Data excerpt:
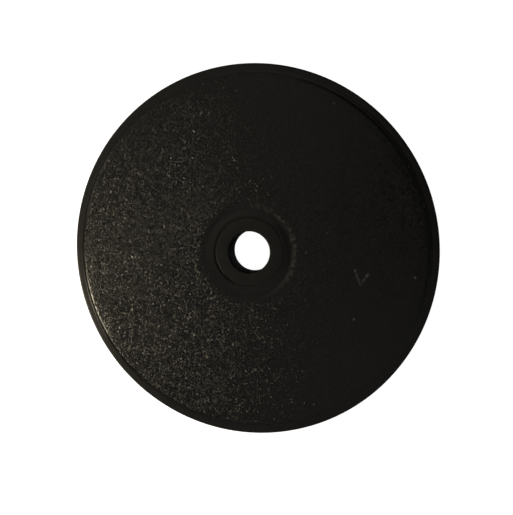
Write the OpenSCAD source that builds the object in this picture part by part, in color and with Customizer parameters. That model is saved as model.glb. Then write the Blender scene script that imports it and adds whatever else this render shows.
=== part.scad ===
// Flat round magnetic detacher for retail security tags.
// A moulded cup with a centre tube holds a steel yoke, a magnet carrier, a ring
// magnet and a circle of disc magnets under a textured cover plate. Four screws
// hold the cover from below, and four rubber feet cover the screws.
// The origin is on the counter, under the middle of the bore. +Z is up.

/* [Housing] */
// Outer diameter of the housing
body_d = 70; // [69:0.5:80]
// Height from the counter to the top of the cover
body_h = 5.8; // [5.5:0.1:9]
// Width of the smooth rim that shows round the cover
rim_w = 1.7; // [1.4:0.1:2.2]
// How far the rim's top lies below the cover's top
rim_drop = 0.25; // [0.2:0.05:0.5]
// Width of the ledge inside the rim that carries the cover
ledge_w = 1.3; // [1:0.1:1.6]
// Thickness of the floor
floor_t = 1.1; // [1:0.1:1.4]
// Radius of the lower outer edge
edge_round = 0.8; // [0.5:0.1:1]
// Radius of the fine bead along the rim's inner edge
bead_r = 0.25; // [0.15:0.05:0.3]

/* [Bore] */
// Diameter of the through bore
bore_d = 7.8; // [6:0.1:9]
// Outer diameter of the smooth collar round the bore
collar_d = 13; // [12:0.5:13.5]
// How far the collar's top lies below the cover's top
collar_drop = 0.1; // [0:0.05:0.3]
// Radius of the collar's top edges
collar_round = 0.3; // [0.1:0.1:0.5]
// Lead-in chamfer at the bore's lower end
bore_chamfer = 0.4; // [0.2:0.1:0.5]

/* [Cover] */
// Thickness of the cover plate
cover_t = 1; // [0.9:0.1:1.4]
// Gap between the cover and the rim or the collar
cover_gap = 0.1; // [0.1:0.05:0.2]
// Width of the cover's rounded outer edge
cover_edge_w = 1.6; // [1:0.1:2]
// Outer diameter of the shallow groove round the collar
groove_d = 19; // [17:0.5:24]
// Depth of the groove
groove_depth = 0.15; // [0.1:0.05:0.4]

/* [Magnets] */
// Outer diameter of the centre ring magnet
ring_magnet_d = 27; // [24:0.5:27.5]
// Diameter of each disc magnet
disc_magnet_d = 14; // [10:0.5:14]
// Number of disc magnets
disc_magnet_count = 8; // [4:4:8]
// Thickness of the steel yoke
yoke_t = 0.8; // [0.6:0.1:1]
// Thickness of the foam liner
liner_t = 0.3; // [0.2:0.1:0.4]

/* [Screws and feet] */
// Diameter over the screw's thread
screw_d = 2.2; // [2:0.1:2.2]
// Diameter of the screw's head
head_d = 4; // [3.6:0.1:4]
// Diameter of each rubber foot
foot_d = 10; // [9:0.5:10]
// Thickness of each rubber foot
foot_t = 1; // [0.9:0.1:1.1]

/* [Hidden] */
$fn = 96;
// Clearance between parts that slide over each other, and round parts that drop in
fit_gap = 0.2;
pocket_gap = 0.1;
wall_gap = 0.3;
// How far a cutting shape runs past the face that it cuts
cut = 1;

// Heights
base_z = 0.6;
foot_seat_z = foot_t;
floor_z = base_z + floor_t;
yoke_top_z = floor_z + yoke_t;
seat_z = body_h - cover_t;
magnet_top_z = seat_z - liner_t;
rim_z = body_h - rim_drop;
collar_z = body_h - collar_drop;

// Radii of the housing and the cover
body_r = body_d / 2;
bore_r = bore_d / 2;
collar_r = collar_d / 2;
hub_ledge_w = 1.3;
hub_r = collar_r + hub_ledge_w;
rim_in_r = body_r - rim_w;
wall_in_r = rim_in_r - ledge_w;
rim_round = 0.4;
bead_up = 0.06;
cover_r = rim_in_r - cover_gap;
cover_in_r = collar_r + cover_gap;
edge_start_r = cover_r - cover_edge_w;
edge_arc_r = (cover_edge_w ^ 2 + rim_drop ^ 2) / (2 * rim_drop);

// The groove's section is an arc between the cover's inner edge and groove_d
groove_r = (groove_d / 2 + cover_in_r) / 2;
groove_half_w = (groove_d / 2 - cover_in_r) / 2;
groove_arc_r = (groove_half_w ^ 2 + groove_depth ^ 2) / (2 * groove_depth);

// Blank label recess in the underside
label_border_w = 1.2;
label_in_r = hub_r + label_border_w;
label_out_r = 20;
label_depth = 0.2;

// Circles that the magnets and the screws lie on
magnet_inset = 9;
screw_inset = 4;
magnet_ring_r = wall_in_r - magnet_inset;
screw_ring_r = wall_in_r - screw_inset;
magnet_step = 360 / disc_magnet_count;
screw_count = 4;
screw_step = 360 / screw_count;
first_screw_angle = magnet_step / 2;

// Screws and their bosses
boss_r = 2.7;
boss_seat_t = 0.5;
boss_root = 0.2;
head_seat_z = floor_z + fit_gap;
boss_joint_z = head_seat_z + boss_seat_t;
head_gap = 0.05;
head_z = foot_seat_z + head_gap;
head_edge = 0.2;
screw_tip_z = seat_z - fit_gap;
cross_l = 2.4;
cross_w = 0.6;
cross_t = 0.5;
thread_pitch = 0.5;
thread_depth = 0.3;
thread_gap = 0.03;
thread_start_z = boss_joint_z + pocket_gap;
thread_count = floor((screw_tip_z - thread_start_z) / thread_pitch) - 1;
pilot_r = screw_d / 2 + thread_gap;
shaft_hole_r = screw_d / 2 + pocket_gap;

// Edges of the small parts
magnet_chamfer = 0.2;
yoke_chamfer = 0.15;
foot_chamfer = 0.3;

black_abs = "#1d1b18";
nylon = "#cfcabb";
zinc = "#9a9ea3";
nickel = "#c9c7c1";
foam = "#2c2c2e";
rubber = "#141414";

// A rectangle in a section, from r0 to r1 and from z0 to z1
module strip(r0, r1, z0, z1) {
    translate([r0, z0]) square([r1 - r0, z1 - z0]);
}

// A ring or disc with chamfered edges
module chamfered_ring(r0, r1, z0, z1, c) {
    in_c = r0 > 0 ? c : 0;
    rotate_extrude() polygon([
        [r0 + in_c, z0], [r1 - c, z0], [r1, z0 + c], [r1, z1 - c],
        [r1 - c, z1], [r0 + in_c, z1], [r0, z1 - in_c], [r0, z0 + in_c]
    ]);
}

// Children at disc magnet i
module at_magnet(i) {
    rotate([0, 0, (i - 1) * magnet_step]) translate([magnet_ring_r, 0, 0]) children();
}

// Children at screw i
module at_screw(i) {
    rotate([0, 0, first_screw_angle + (i - 1) * screw_step])
        translate([screw_ring_r, 0, 0]) children();
}

// A round boss or hole of radius r at every screw, from z0 to z1
module screw_rounds(r, z0, z1) {
    for (i = [1:screw_count])
        at_screw(i) translate([0, 0, z0]) cylinder(r = r, h = z1 - z0);
}

module base_section() {
    difference() {
        union() {
            // Floor and outer wall, with a rounded lower edge
            strip(bore_r, body_r - edge_round, base_z, floor_z);
            strip(wall_in_r, body_r, base_z + edge_round, seat_z);
            translate([body_r - edge_round, base_z + edge_round]) circle(edge_round);
            // Rim with a rounded outer edge and a fine inner bead
            strip(rim_in_r, body_r - rim_round, seat_z - cut, rim_z);
            strip(rim_in_r, body_r, seat_z - cut, rim_z - rim_round);
            translate([body_r - rim_round, rim_z - rim_round]) circle(rim_round);
            translate([rim_in_r + bead_r, rim_z + bead_up - bead_r]) circle(bead_r);
            // Hub that carries the cover, and the collar above it
            strip(bore_r, hub_r, base_z, seat_z);
            strip(bore_r, collar_r, base_z, collar_z - collar_round);
            strip(bore_r + collar_round, collar_r - collar_round, base_z, collar_z);
            for (r = [bore_r + collar_round, collar_r - collar_round])
                translate([r, collar_z - collar_round]) circle(collar_round);
        }
        strip(label_in_r, label_out_r, base_z - cut, base_z + label_depth);
        polygon([
            [bore_r - cut, base_z - cut], [bore_r + bore_chamfer + cut, base_z - cut],
            [bore_r - cut, base_z + bore_chamfer + cut]
        ]);
    }
}

module base_housing() {
    color(black_abs) difference() {
        union() {
            rotate_extrude() base_section();
            screw_rounds(boss_r, floor_z - boss_root, boss_joint_z);
        }
        screw_rounds(foot_d / 2 + fit_gap, base_z - cut, foot_seat_z);
        screw_rounds(head_d / 2 + fit_gap, base_z, head_seat_z);
        screw_rounds(shaft_hole_r, base_z, boss_joint_z + cut);
    }
}

module cover_section() {
    difference() {
        union() {
            strip(cover_in_r, edge_start_r, seat_z, body_h);
            intersection() {
                strip(edge_start_r, cover_r, seat_z, body_h);
                translate([edge_start_r, body_h - edge_arc_r]) circle(edge_arc_r);
            }
        }
        translate([groove_r, body_h - groove_depth + groove_arc_r]) circle(groove_arc_r);
    }
}

module top_cover() {
    color(black_abs) difference() {
        union() {
            rotate_extrude() cover_section();
            screw_rounds(boss_r, boss_joint_z, seat_z + boss_root);
        }
        screw_rounds(pilot_r, boss_joint_z - cut, screw_tip_z + pocket_gap);
    }
}

module back_yoke() {
    color(zinc) difference() {
        chamfered_ring(hub_r + fit_gap, wall_in_r - wall_gap, floor_z, yoke_top_z, yoke_chamfer);
        screw_rounds(boss_r + fit_gap, floor_z - cut, yoke_top_z + cut);
    }
}

module magnet_carrier() {
    color(nylon) difference() {
        translate([0, 0, yoke_top_z])
            cylinder(r = wall_in_r - wall_gap, h = magnet_top_z - yoke_top_z - pocket_gap);
        translate([0, 0, yoke_top_z - cut])
            cylinder(r = ring_magnet_d / 2 + pocket_gap, h = body_h);
        for (i = [1:disc_magnet_count])
            at_magnet(i) translate([0, 0, yoke_top_z - cut])
                cylinder(d = disc_magnet_d + 2 * pocket_gap, h = body_h);
        screw_rounds(boss_r + fit_gap, yoke_top_z - cut, magnet_top_z);
    }
}

module centre_ring_magnet() {
    color(nickel) chamfered_ring(hub_r + fit_gap, ring_magnet_d / 2,
        yoke_top_z, magnet_top_z, magnet_chamfer);
}

module outer_magnet(i) {
    color(nickel) at_magnet(i)
        chamfered_ring(0, disc_magnet_d / 2, yoke_top_z, magnet_top_z, magnet_chamfer);
}

module damping_liner() {
    color(foam) difference() {
        translate([0, 0, magnet_top_z]) cylinder(r = wall_in_r - wall_gap - fit_gap, h = liner_t);
        translate([0, 0, magnet_top_z - cut]) cylinder(r = hub_r + fit_gap, h = liner_t + 2 * cut);
        screw_rounds(boss_r + fit_gap, magnet_top_z - cut, seat_z + cut);
    }
}

// Pan head with a cross recess, a plain neck and a pointed thread
module cover_screw(i) {
    root_r = screw_d / 2 - thread_depth;
    thread = [for (k = [0:thread_count - 1], p = [[root_r, 0], [screw_d / 2, 0.5]])
        [p[0], thread_start_z + (k + p[1]) * thread_pitch]];
    color(zinc) at_screw(i) difference() {
        rotate_extrude() polygon(concat(
            [[0, head_z], [head_d / 2 - head_edge, head_z], [head_d / 2, head_z + head_edge],
                [head_d / 2, head_seat_z], [root_r, head_seat_z]],
            thread,
            [[root_r, thread_start_z + thread_count * thread_pitch], [0, screw_tip_z]]
        ));
        for (a = [0, 90])
            rotate([0, 0, a]) translate([-cross_l / 2, -cross_w / 2, head_z - cut])
                cube([cross_l, cross_w, cut + cross_t]);
    }
}

module rubber_foot(i) {
    color(rubber) at_screw(i) rotate_extrude() polygon([
        [0, 0], [foot_d / 2 - foot_chamfer, 0], [foot_d / 2, foot_chamfer],
        [foot_d / 2, foot_seat_z], [0, foot_seat_z]
    ]);
}

base_housing();
top_cover();
back_yoke();
magnet_carrier();
centre_ring_magnet();
for (i = [1:disc_magnet_count])
    outer_magnet(i);
damping_liner();
for (i = [1:screw_count])
    cover_screw(i);
for (i = [1:screw_count])
    rubber_foot(i);
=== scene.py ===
"""Looks for a flat round security tag detacher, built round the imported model.

The housing, the cover and the rubber feet are replaced by finer pieces turned from short
outlines. The sealed parts keep their CAD shape and get their own materials. All lengths
are in metres, in the row frame: the counter is z = 0 and the bore runs along +Z.
"""

import math

import bmesh
import bpy
from mathutils import Matrix, Vector, noise


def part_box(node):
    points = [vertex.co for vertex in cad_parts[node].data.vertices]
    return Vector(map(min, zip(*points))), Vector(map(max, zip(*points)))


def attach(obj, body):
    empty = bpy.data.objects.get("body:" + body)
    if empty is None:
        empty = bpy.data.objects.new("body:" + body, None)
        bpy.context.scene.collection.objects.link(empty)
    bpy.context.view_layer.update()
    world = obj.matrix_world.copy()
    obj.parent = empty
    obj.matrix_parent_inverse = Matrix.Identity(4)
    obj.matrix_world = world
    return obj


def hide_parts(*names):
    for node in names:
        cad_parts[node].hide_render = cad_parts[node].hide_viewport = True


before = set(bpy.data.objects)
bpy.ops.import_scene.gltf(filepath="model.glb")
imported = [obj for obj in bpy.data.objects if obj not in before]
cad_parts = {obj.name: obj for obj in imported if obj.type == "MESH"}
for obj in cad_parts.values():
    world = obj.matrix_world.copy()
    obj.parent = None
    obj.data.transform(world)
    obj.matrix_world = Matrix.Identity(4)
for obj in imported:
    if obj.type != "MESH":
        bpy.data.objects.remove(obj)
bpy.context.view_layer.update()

MM = 0.001
SEGMENTS = 384
FEET = range(1, 5)
# Heights or radii of CAD corners that differ by less than this are the same
SAME = 0.01 * MM
# How far a screw boss reaches into the wall that it stands on
ROOT_T = 0.2 * MM
# The side on which the cover has sunk, and the side to which its grain and the painted glints on it
# fade
SUNK_HEADING = math.radians(25)
FADE_HEADING = math.radians(12)


# ------------------------------------------------------------ sizes from the frame

def rings(node, centre=(0, 0), reach=1.0):
    """(radius, height) of each of a CAD node's corners within reach of a vertical axis."""
    corners = (v.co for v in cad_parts[node].data.vertices)
    found = ((math.hypot(c.x - centre[0], c.y - centre[1]), c.z) for c in corners)
    return [(r, z) for r, z in found if r < reach]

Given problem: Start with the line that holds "base_housing();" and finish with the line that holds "obj.parent = None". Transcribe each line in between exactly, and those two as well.

Answer to this task:
base_housing();
top_cover();
back_yoke();
magnet_carrier();
centre_ring_magnet();
for (i = [1:disc_magnet_count])
    outer_magnet(i);
damping_liner();
for (i = [1:screw_count])
    cover_screw(i);
for (i = [1:screw_count])
    rubber_foot(i);
=== scene.py ===
"""Looks for a flat round security tag detacher, built round the imported model.

The housing, the cover and the rubber feet are replaced by finer pieces turned from short
outlines. The sealed parts keep their CAD shape and get their own materials. All lengths
are in metres, in the row frame: the counter is z = 0 and the bore runs along +Z.
"""

import math

import bmesh
import bpy
from mathutils import Matrix, Vector, noise


def part_box(node):
    points = [vertex.co for vertex in cad_parts[node].data.vertices]
    return Vector(map(min, zip(*points))), Vector(map(max, zip(*points)))


def attach(obj, body):
    empty = bpy.data.objects.get("body:" + body)
    if empty is None:
        empty = bpy.data.objects.new("body:" + body, None)
        bpy.context.scene.collection.objects.link(empty)
    bpy.context.view_layer.update()
    world = obj.matrix_world.copy()
    obj.parent = empty
    obj.matrix_parent_inverse = Matrix.Identity(4)
    obj.matrix_world = world
    return obj


def hide_parts(*names):
    for node in names:
        cad_parts[node].hide_render = cad_parts[node].hide_viewport = True


before = set(bpy.data.objects)
bpy.ops.import_scene.gltf(filepath="model.glb")
imported = [obj for obj in bpy.data.objects if obj not in before]
cad_parts = {obj.name: obj for obj in imported if obj.type == "MESH"}
for obj in cad_parts.values():
    world = obj.matrix_world.copy()
    obj.parent = None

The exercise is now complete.